#### WHAT THE TASK REQUIRES:
Only the lines from the first one through the line with "TO_FRAME = np.array([-110.0, 0.08, 0.0])" should be printed, exactly as they appear.

======== PROVIDED MATERIAL ========

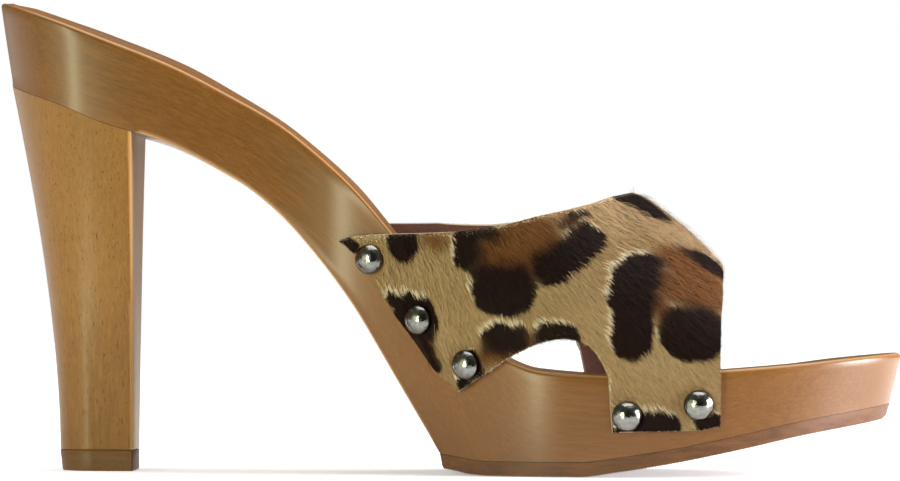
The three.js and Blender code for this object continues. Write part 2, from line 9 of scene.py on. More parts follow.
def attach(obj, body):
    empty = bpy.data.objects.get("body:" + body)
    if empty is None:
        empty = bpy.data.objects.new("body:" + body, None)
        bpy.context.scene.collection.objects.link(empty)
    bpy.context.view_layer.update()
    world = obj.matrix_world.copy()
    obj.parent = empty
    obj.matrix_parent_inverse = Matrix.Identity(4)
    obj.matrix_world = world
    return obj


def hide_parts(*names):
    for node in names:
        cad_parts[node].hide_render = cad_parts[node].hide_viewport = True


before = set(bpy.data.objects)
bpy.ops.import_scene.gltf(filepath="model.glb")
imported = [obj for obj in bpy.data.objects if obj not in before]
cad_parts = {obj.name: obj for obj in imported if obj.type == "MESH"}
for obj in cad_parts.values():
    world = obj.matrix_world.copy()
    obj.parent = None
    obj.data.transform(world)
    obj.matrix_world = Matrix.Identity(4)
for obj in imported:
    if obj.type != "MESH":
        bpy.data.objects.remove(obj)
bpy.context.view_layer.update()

# The shapes are worked out in millimetres with x from the back of the heel, as in the part's
# source, and are then moved to the frame and turned into metres.
TO_FRAME = np.array([-110.0, 0.08, 0.0])

SOLE_LENGTH = 220.0
HEEL_HEIGHT = 113.9
PLATFORM_HEIGHT = 24.0
TOE_HEIGHT = 29.9
SOLE_THICKNESS = 20.0
INNER_RIM_RAISE = 2.9
SEAT_HALF_WIDTH = 27.0
HEEL_CUP_DEPTH = 4.0
RIM_ROUND = 1.2
RIM_LAND = 1.5
ARCH_CHAMFER = 1.2
OUTSOLE_THICKNESS = 3.3
TOE_SPRING = 14.5
REAR_LIFT = 1.6
REAR_UNDERCUT = 1.1
TOE_UNDERCUT = 2.0
TIP_HEIGHT = 5.0
TIP_UNDERCUT = 0.6
HEEL_BREAST = 33.6
HEEL_FOOT_BACK = 15.1
HEEL_FOOT_HALF = 11.5
HEEL_FLARE = 1.7
SEAM = 0.3
FINE_SEAM = 0.08

OUTER = {"sign": -1.0, "waist": 20.5, "ball": 43.0, "ball_at": 0.627 * SOLE_LENGTH}
INNER = {"sign": 1.0, "waist": 21.0, "ball": 42.5, "ball_at": 0.72 * SOLE_LENGTH}
SEAT_AT = 0.1 * SOLE_LENGTH
WAIST_AT = 0.364 * SOLE_LENGTH
TOE_TIP = 6.0
HEEL_ROUNDNESS = 2.2
TOE_ROUNDNESS = 2.5

UPPER_LENGTH = 90.1
UPPER_FRONT = 173.6
FRONT_BOW = 1.9
VAMP_HEIGHT = 43.5
RIDGE_OFFSET = 5.0
FRONT_FLANGE_LENGTH = 25.0
FRONT_FLANGE_DROP = 13.1
REAR_FLANGE_DROP = 17.8
OPENING_RISE = 8.7
INNER_SHIFT = 3.6
INNER_RAISE = 3.6
LEATHER = 1.6
CAD_LEATHER = 2.2
WALL_SHARE = 0.14
WALL_DEPTH = REAR_FLANGE_DROP * 1.6

STUD_RADIUS = 3.55
STUD_CAP_TOP = 4.75
HAIRS = 64000
EDGE_HAIRS = 1500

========

#### CORRECT RESULT:
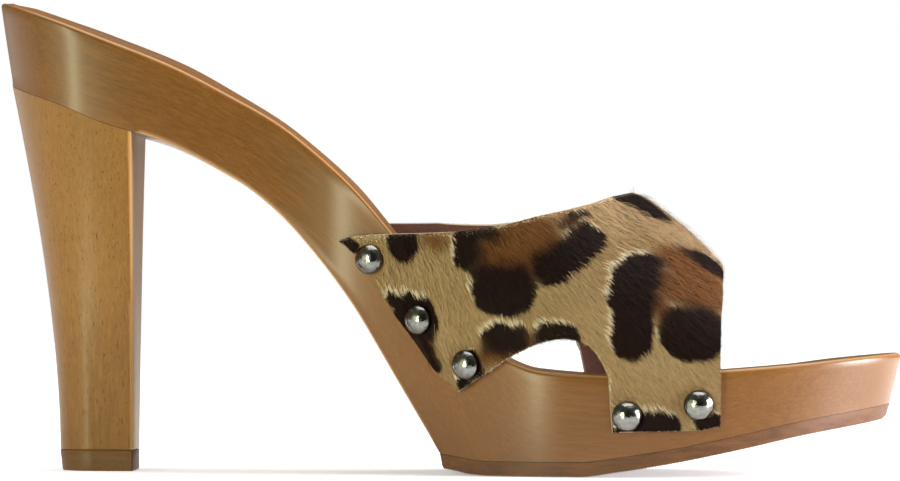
The three.js and Blender code for this object continues. Write part 2, from line 9 of scene.py on. More parts follow.
def attach(obj, body):
    empty = bpy.data.objects.get("body:" + body)
    if empty is None:
        empty = bpy.data.objects.new("body:" + body, None)
        bpy.context.scene.collection.objects.link(empty)
    bpy.context.view_layer.update()
    world = obj.matrix_world.copy()
    obj.parent = empty
    obj.matrix_parent_inverse = Matrix.Identity(4)
    obj.matrix_world = world
    return obj


def hide_parts(*names):
    for node in names:
        cad_parts[node].hide_render = cad_parts[node].hide_viewport = True


before = set(bpy.data.objects)
bpy.ops.import_scene.gltf(filepath="model.glb")
imported = [obj for obj in bpy.data.objects if obj not in before]
cad_parts = {obj.name: obj for obj in imported if obj.type == "MESH"}
for obj in cad_parts.values():
    world = obj.matrix_world.copy()
    obj.parent = None
    obj.data.transform(world)
    obj.matrix_world = Matrix.Identity(4)
for obj in imported:
    if obj.type != "MESH":
        bpy.data.objects.remove(obj)
bpy.context.view_layer.update()

# The shapes are worked out in millimetres with x from the back of the heel, as in the part's
# source, and are then moved to the frame and turned into metres.
TO_FRAME = np.array([-110.0, 0.08, 0.0])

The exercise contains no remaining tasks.